**EXERCISE TASK**:
The data below needs to be returned exactly, line for line.

**RAW DATA**:
============

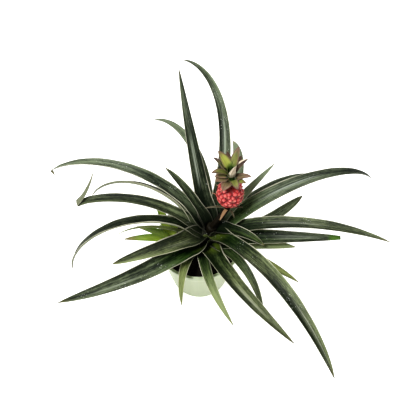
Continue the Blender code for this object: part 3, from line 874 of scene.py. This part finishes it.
def barrel_point(angle, level, lift=0.0):
    """A point on the fruit in its own axes. Level runs from -1 at the foot to 1 at the crown."""
    squareness = 2.6 if level > 0 else 2.1
    bulge = (1 - min(1.0, abs(level)) ** squareness) ** (1 / squareness)
    end = BARREL_END_RADIUS * (1 - max(0.0, abs(level) - 0.985) * 40)
    radius = max(end, BARREL_RADIUS * bulge) + lift
    half_height = UPPER_HALF if level > 0 else LOWER_HALF
    return Vector((radius * cos(angle), radius * sin(angle), half_height * level))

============

**RESULT OF THE EXERCISE**:
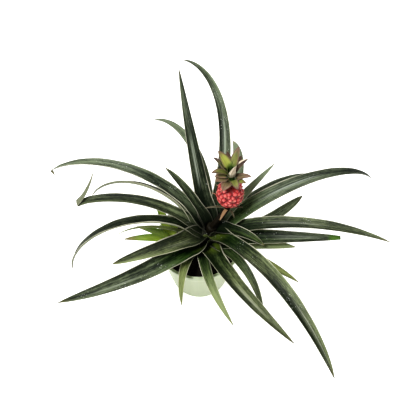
Continue the Blender code for this object: part 3, from line 874 of scene.py. This part finishes it.
def barrel_point(angle, level, lift=0.0):
    """A point on the fruit in its own axes. Level runs from -1 at the foot to 1 at the crown."""
    squareness = 2.6 if level > 0 else 2.1
    bulge = (1 - min(1.0, abs(level)) ** squareness) ** (1 / squareness)
    end = BARREL_END_RADIUS * (1 - max(0.0, abs(level) - 0.985) * 40)
    radius = max(end, BARREL_RADIUS * bulge) + lift
    half_height = UPPER_HALF if level > 0 else LOWER_HALF
    return Vector((radius * cos(angle), radius * sin(angle), half_height * level))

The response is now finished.